:: Data for processing ::

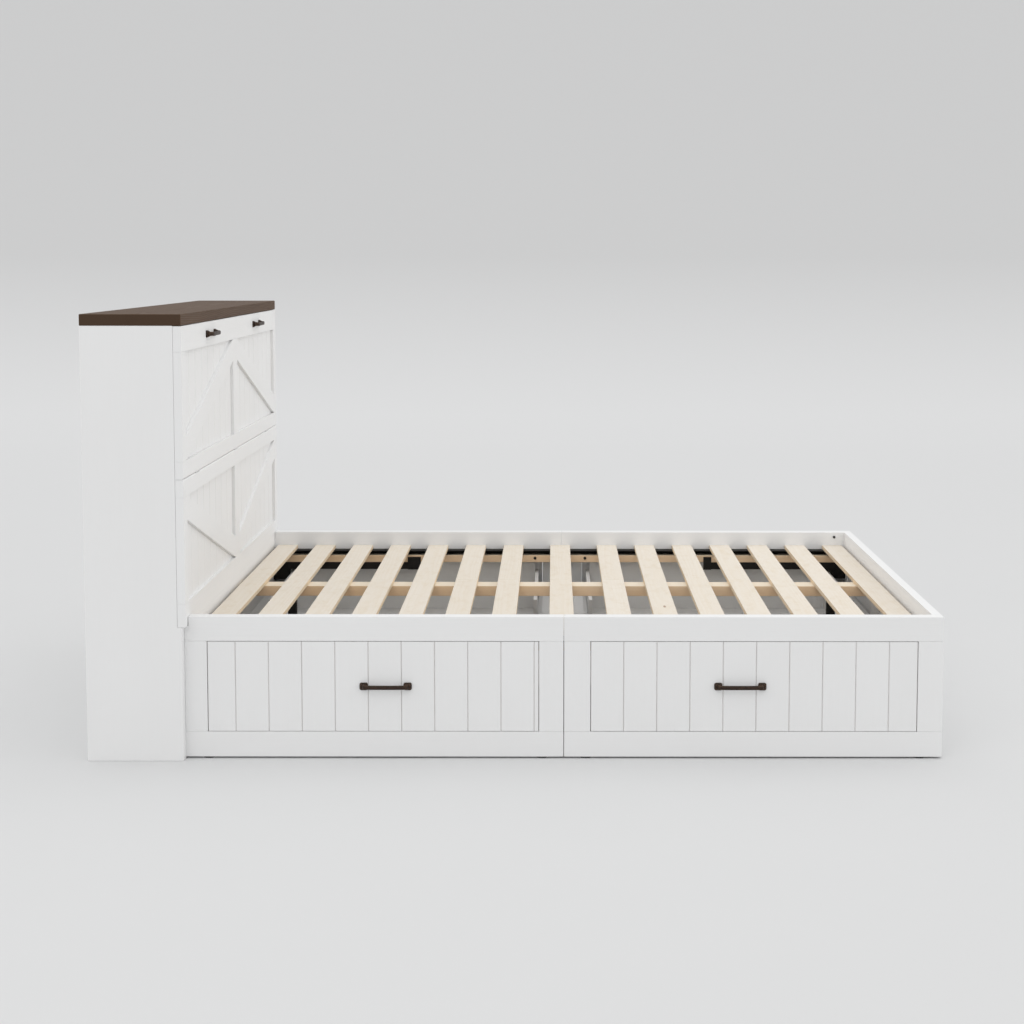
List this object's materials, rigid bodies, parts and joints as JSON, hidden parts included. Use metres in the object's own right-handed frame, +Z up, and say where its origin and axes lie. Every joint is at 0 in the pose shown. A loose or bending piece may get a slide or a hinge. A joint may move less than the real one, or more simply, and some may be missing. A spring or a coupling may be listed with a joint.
{
  "type": "platform bed with storage drawers",
  "caption": "Painted plank platform bed with drawers under both long sides, a slatted deck and a cabinet headboard with a drop-front flap.",
  "frame": {"origin": "middle of the footprint, on the floor", "axes": "+X from the headboard to the foot, +Y from the side seen in the picture to the far side, +Z up"},
  "size_m": [2.332, 1.666, 1.216],
  "materials": {
    "painted_wood": "satin white paint over pine, lightly worn on the edges",
    "pine": "planed unfinished pine with knots",
    "walnut": "dark walnut stain, satin, with open grain",
    "white_enamel": "satin white enamel over steel hinges and drawer slides",
    "black_steel": "black powder coat",
    "dark_bronze": "oil-rubbed dark bronze",
    "zinc_steel": "bright zinc plate",
    "black_nylon": "moulded nylon",
    "white_plastic": "moulded plastic catch body"
  },
  "bodies": {
    "frame": {"side_rails": "painted_wood", "face_stiles": "painted_wood", "plinth_rails": "painted_wood", "foot_rail": "painted_wood", "foot_frame": "painted_wood", "foot_boards": "painted_wood", "head_rail": "painted_wood", "head_panel": "painted_wood", "middle_panels": "painted_wood", "beam_legs": "black_steel", "slats": "pine", "slat_screws": "zinc_steel", "centre_beam": "pine", "ledgers": "pine", "slat_angles": "black_steel", "stiffener_bars": "black_steel", "bar_brackets": "black_steel", "slide_battens": "painted_wood", "slide_channels": "white_enamel", "module_bolts": "black_steel", "floor_glides": "black_nylon", "cabinet_sides": "painted_wood", "cabinet_back": "painted_wood", "cabinet_top_plank": "walnut", "cabinet_middle_shelf": "painted_wood", "cabinet_base_shelf": "painted_wood", "cabinet_dividers": "painted_wood", "cabinet_kick_board": "painted_wood", "lower_panel_frame": "painted_wood", "lower_panel_boards": "painted_wood", "lower_panel_braces": "painted_wood", "hinge_leaves_fixed": "white_enamel", "magnetic_catches": "white_plastic"},
    "flap": {"flap_frame": "painted_wood", "flap_boards": "painted_wood", "flap_braces": "painted_wood", "flap_pulls": "dark_bronze", "flap_hinge_leaves": "white_enamel", "hinge_pins": "zinc_steel", "flap_strike_plates": "zinc_steel"},
    "drawer_near_head": {"drawer_near_head_front": "painted_wood", "drawer_near_head_box": "painted_wood", "drawer_near_head_bottom": "painted_wood", "drawer_near_head_pull": "dark_bronze", "drawer_near_head_slides": "white_enamel"},
    "drawer_near_foot": {"drawer_near_foot_front": "painted_wood", "drawer_near_foot_box": "painted_wood", "drawer_near_foot_bottom": "painted_wood", "drawer_near_foot_pull": "dark_bronze", "drawer_near_foot_slides": "white_enamel"},
    "drawer_far_head": {"drawer_far_head_front": "painted_wood", "drawer_far_head_box": "painted_wood", "drawer_far_head_bottom": "painted_wood", "drawer_far_head_pull": "dark_bronze", "drawer_far_head_slides": "white_enamel"},
    "drawer_far_foot": {"drawer_far_foot_front": "painted_wood", "drawer_far_foot_box": "painted_wood", "drawer_far_foot_bottom": "painted_wood", "drawer_far_foot_pull": "dark_bronze", "drawer_far_foot_slides": "white_enamel"}
  },
  "joints": [
    {"name": "flap_hinge", "type": "hinge", "parent": "frame", "child": "flap", "pos_m": [-0.8965, 0, 0.77075], "axis": [0, 1, 0], "range_deg": [0, 90]},
    {"name": "drawer_near_head_slide", "type": "slide", "parent": "frame", "child": "drawer_near_head", "axis": [0, -1, 0], "range_m": [0, 0.4]},
    {"name": "drawer_near_foot_slide", "type": "slide", "parent": "frame", "child": "drawer_near_foot", "axis": [0, -1, 0], "range_m": [0, 0.4]},
    {"name": "drawer_far_head_slide", "type": "slide", "parent": "frame", "child": "drawer_far_head", "axis": [0, 1, 0], "range_m": [0, 0.4]},
    {"name": "drawer_far_foot_slide", "type": "slide", "parent": "frame", "child": "drawer_far_foot", "axis": [0, 1, 0], "range_m": [0, 0.4]}
  ]
}
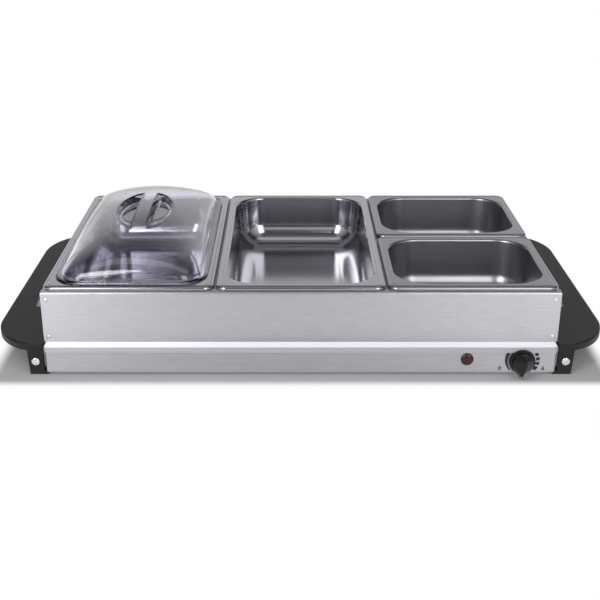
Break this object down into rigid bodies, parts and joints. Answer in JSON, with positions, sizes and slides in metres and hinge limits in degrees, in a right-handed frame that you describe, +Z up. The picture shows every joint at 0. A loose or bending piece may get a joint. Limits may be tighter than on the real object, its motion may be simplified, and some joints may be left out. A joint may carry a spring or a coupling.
{
  "type": "buffet server",
  "caption": "Electric buffet server: a heated steel base with side handles, a lift-off frame with rectangular pans, and a clear lift-off lid.",
  "frame": {"origin": "centre of the bounding box at the level of the feet's undersides", "axes": "+X to the right of someone at the front with the knob, along the longest side; +Y to the back; +Z up"},
  "size_m": [0.6516, 0.3902, 0.1319],
  "materials": {
    "brushed_steel": "brushed stainless sheet, satin",
    "drawn_steel": "deep-drawn stainless sheet, polished",
    "zinc_steel": "zinc-plated steel sheet and screws",
    "black_plastic": "moulded heat-resistant plastic, matt",
    "clear_plastic": "clear moulded plastic, glossy",
    "red_lens": "dark red translucent moulding",
    "grey_plastic": "moulded insulating plastic",
    "white_ceramic": "glazed insulating block",
    "heater_sheath": "heat-browned metal sheath"
  },
  "bodies": {
    "base": {"warming_plate": "brushed_steel", "base_housing": "brushed_steel", "bottom_cover": "zinc_steel", "heating_element": "heater_sheath", "heat_reflector": "zinc_steel", "thermal_cutout": "zinc_steel", "thermostat_body": "grey_plastic", "thermostat_nut": "zinc_steel", "indicator_lens": "red_lens", "indicator_holder": "grey_plastic", "cord_gland": "black_plastic", "terminal_block": "white_ceramic", "handle_left": "black_plastic", "handle_right": "black_plastic", "handle_bracket_left": "zinc_steel", "handle_bracket_right": "zinc_steel", "element_clip_1": "zinc_steel", "element_clip_2": "zinc_steel", "element_clip_3": "zinc_steel", "element_clip_4": "zinc_steel", "cover_screw_1": "zinc_steel", "cover_screw_2": "zinc_steel", "cover_screw_3": "zinc_steel", "cover_screw_4": "zinc_steel", "leg_screw_front_left": "zinc_steel", "leg_screw_front_right": "zinc_steel", "leg_screw_rear_left": "zinc_steel", "leg_screw_rear_right": "zinc_steel"},
    "pan_frame": {"frame_front": "brushed_steel", "frame_rear": "brushed_steel", "frame_left": "brushed_steel", "frame_right": "brushed_steel", "divider_left": "zinc_steel", "divider_right": "zinc_steel", "divider_short": "zinc_steel", "rivet_front_1": "brushed_steel", "rivet_front_2": "brushed_steel", "rivet_front_3": "brushed_steel", "rivet_front_4": "brushed_steel", "rivet_rear_1": "brushed_steel", "rivet_rear_2": "brushed_steel", "rivet_rear_3": "brushed_steel", "rivet_rear_4": "brushed_steel"},
    "left_pan": {"pan_left": "drawn_steel"},
    "middle_pan": {"pan_middle": "drawn_steel"},
    "small_front_pan": {"pan_small_front": "drawn_steel"},
    "small_rear_pan": {"pan_small_rear": "drawn_steel"},
    "lid": {"lid": "clear_plastic"},
    "knob": {"control_knob": "black_plastic", "thermostat_shaft": "zinc_steel"}
  },
  "joints": [
    {"name": "frame_lift", "type": "slide", "parent": "base", "child": "pan_frame", "axis": [0, 0, 1], "range_m": [0, 0.12]},
    {"name": "left_pan_lift", "type": "slide", "parent": "pan_frame", "child": "left_pan", "axis": [0, 0, 1], "range_m": [0, 0.12]},
    {"name": "middle_pan_lift", "type": "slide", "parent": "pan_frame", "child": "middle_pan", "axis": [0, 0, 1], "range_m": [0, 0.12]},
    {"name": "small_front_pan_lift", "type": "slide", "parent": "pan_frame", "child": "small_front_pan", "axis": [0, 0, 1], "range_m": [0, 0.12]},
    {"name": "small_rear_pan_lift", "type": "slide", "parent": "pan_frame", "child": "small_rear_pan", "axis": [0, 0, 1], "range_m": [0, 0.12]},
    {"name": "lid_lift", "type": "slide", "parent": "left_pan", "child": "lid", "axis": [0, 0, 1], "range_m": [0, 0.12]},
    {"name": "knob_turn", "type": "hinge", "parent": "base", "child": "knob", "pos_m": [0.2295, -0.187, 0.0177], "axis": [0, 1, 0], "range_deg": [0, 285]}
  ]
}
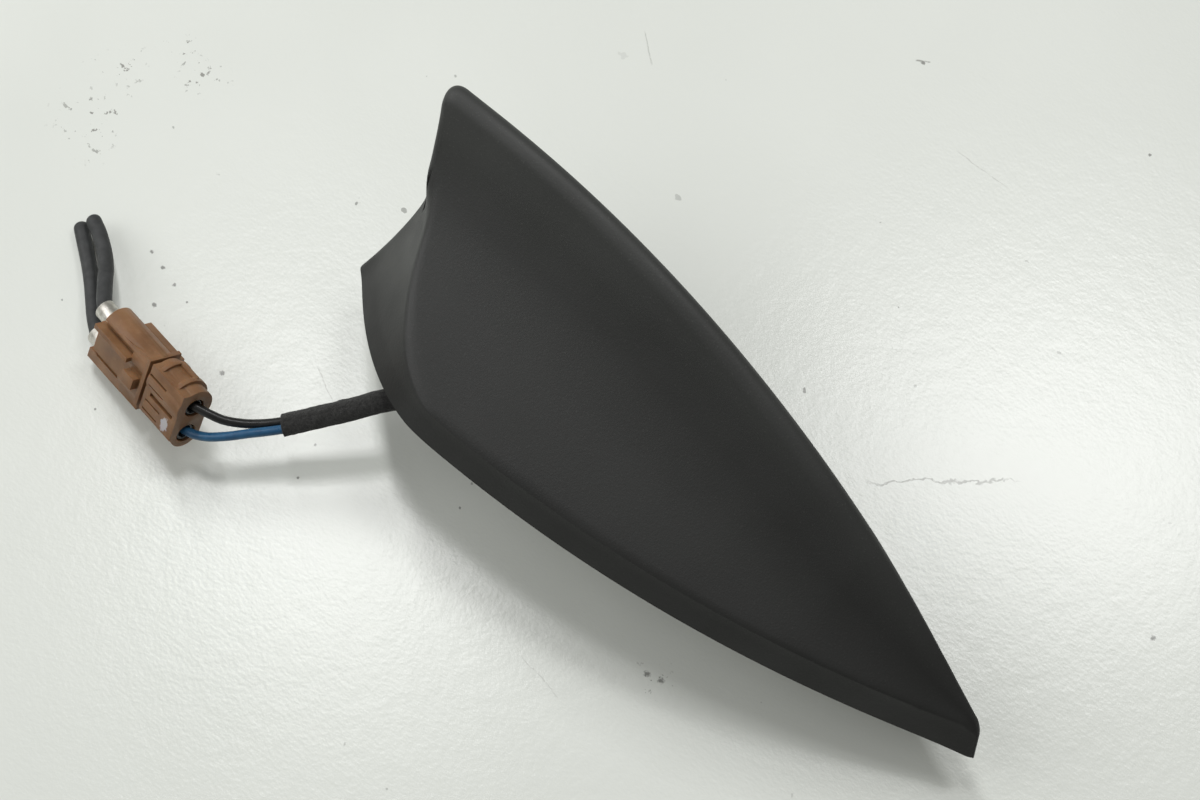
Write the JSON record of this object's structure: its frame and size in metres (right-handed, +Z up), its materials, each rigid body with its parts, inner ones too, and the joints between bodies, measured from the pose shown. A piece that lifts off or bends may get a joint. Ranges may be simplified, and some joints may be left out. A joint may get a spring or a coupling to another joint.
{
  "type": "shark fin aerial",
  "caption": "Low roof aerial in a swept shark fin cover on a sealed die-cast base, with sleeved coax leads to a mated connector pair and cut cable tails.",
  "frame": {"origin": "middle of the mounting boss in the roof plane, where the seals rest", "axes": "+X forward to the nose, +Y to the left, +Z up out of the roof"},
  "size_m": [0.2591, 0.0892, 0.1068],
  "materials": {
    "cover_plastic": "fine grained matt",
    "die_cast": "as cast",
    "seal_rubber": "matt",
    "board": "solder resist",
    "tin": "tinned",
    "patch_ceramic": "matt",
    "silver": "satin",
    "carrier_plastic": "moulded",
    "brass_strip": "rolled",
    "copper_wire": "enamelled",
    "screw_steel": "zinc plated",
    "fleece": "felt tape",
    "black_jacket": "satin",
    "blue_jacket": "satin",
    "brown_plastic": "moulded",
    "ferrule_tin": "dull",
    "tail_jacket": "matt"
  },
  "bodies": {
    "root": {"fin_cover": "cover_plastic", "base_plate": "die_cast", "base_seal": "seal_rubber", "boss_seal": "seal_rubber", "circuit_board": "board", "shield_can": "tin", "gps_patch": "patch_ceramic", "patch_electrode": "silver", "element_carrier": "carrier_plastic", "top_plate": "brass_strip", "loading_coil": "copper_wire", "contact_spring": "brass_strip", "board_screws": "screw_steel", "cover_screws": "screw_steel", "cable_grommet": "seal_rubber", "lead_ferrules": "tin", "fleece_sleeve": "fleece", "black_lead": "black_jacket", "blue_lead": "blue_jacket", "plug_housing": "brown_plastic", "plug_retainer": "brown_plastic", "plug_crimps": "silver", "socket_housing": "brown_plastic", "socket_retainer": "brown_plastic", "socket_ferrules": "ferrule_tin", "tail_cable_left": "tail_jacket", "tail_cable_right": "tail_jacket"}
  },
  "joints": []
}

:::

Pull out all lines from the entries above that include the word "picture".

• Solution to the problem:
  "frame": {"origin": "middle of the footprint, on the floor", "axes": "+X from the headboard to the foot, +Y from the side seen in the picture to the far side, +Z up"},
Break this object down into rigid bodies, parts and joints. Answer in JSON, with positions, sizes and slides in metres and hinge limits in degrees, in a right-handed frame that you describe, +Z up. The picture shows every joint at 0. A loose or bending piece may get a joint. Limits may be tighter than on the real object, its motion may be simplified, and some joints may be left out. A joint may carry a spring or a coupling.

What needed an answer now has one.